Im weltweiten IT-Servicegeschäft mit Kunden der Automobilbranche liegt T-Systems auf Platz drei. Der Abstand zu den führenden Anbietern ist aufzuholen, meint Chistophe Chalons von PAC.
Im weltweiten IT-Servicegeschäft mit Kunden der Automobilbranche liegt T-Systems auf Platz drei. Der Abstand zu den führenden Anbietern ist aufzuholen, meint Chistophe Chalons von PAC.
Foto: PAC

Das von seinen Vorgängern Reiss und Pauly bereits vermarktete ICT-Konzept, das die Integration von IT- und TK-Lösungen vorsieht, will Clemens weiterführen, aber auf Infrastruktur- beziehungsweise Betriebsservices etwa mit Managed-Communiction- und Hosting-Diensten konzentrieren. Damit würde T-Systems näher an die Telekom-Kernkompetenz heran- und vom eigenen IT-Projektgeschäft abrücken. In diesem Szenario ist für einen Großteil der in der SI-Einheit betriebenen Kundenvorhaben zur Anwendungsentwicklung tatsächlich kein Platz mehr. Ob Clemens die SI-Einheit in Gänze oder in Teilen veräußert oder in eine Partnerschaft einbringt, wird sich in wenigen Wochen zeigen.

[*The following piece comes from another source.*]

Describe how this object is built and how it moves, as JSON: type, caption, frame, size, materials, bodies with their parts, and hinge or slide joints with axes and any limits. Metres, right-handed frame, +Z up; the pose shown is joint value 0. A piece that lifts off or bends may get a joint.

Die Pläne des neuen T-Systems-Chefs, mit denen er den immer noch größten IT-Dienstleister wieder auf Wachstumskurs bringen und profitabel machten möchte, enthalten nichts Überraschendes. "Die angekündigten Maßnahmen sind solche, die man erwarten konnte", kommentierte ein Marktbeobachter "Das meiste ist Management-Handwerkszeug, was die Aufgabe aber nicht einfacher macht." Doch anders als sein unglücklicher Vorgänger scheint Clemens den Respekt der Mitarbeiter und des Konzern-Managements zu genießen. Nach Konrad Reiss habe es T-Systems an einer starken Führungskraft gefehlt, sagte ein Marktbeobachter. "Die Telekom hat Clemens geholt, um etwas zu bewegen und Vorhaben konsequent umzusetzen", bestätigt Chalons. "Man wird ihm die notwendigen Mittel in die Hand geben." Dazu zählt nach Chalons-Einschätzung auch Geld: "Eine Akquisition ist denkbar. Die Telekom hat ausreichend Reserven, und am Markt gibt es eine Reihe attraktiver und finanzierbarer Übernahmekandidaten."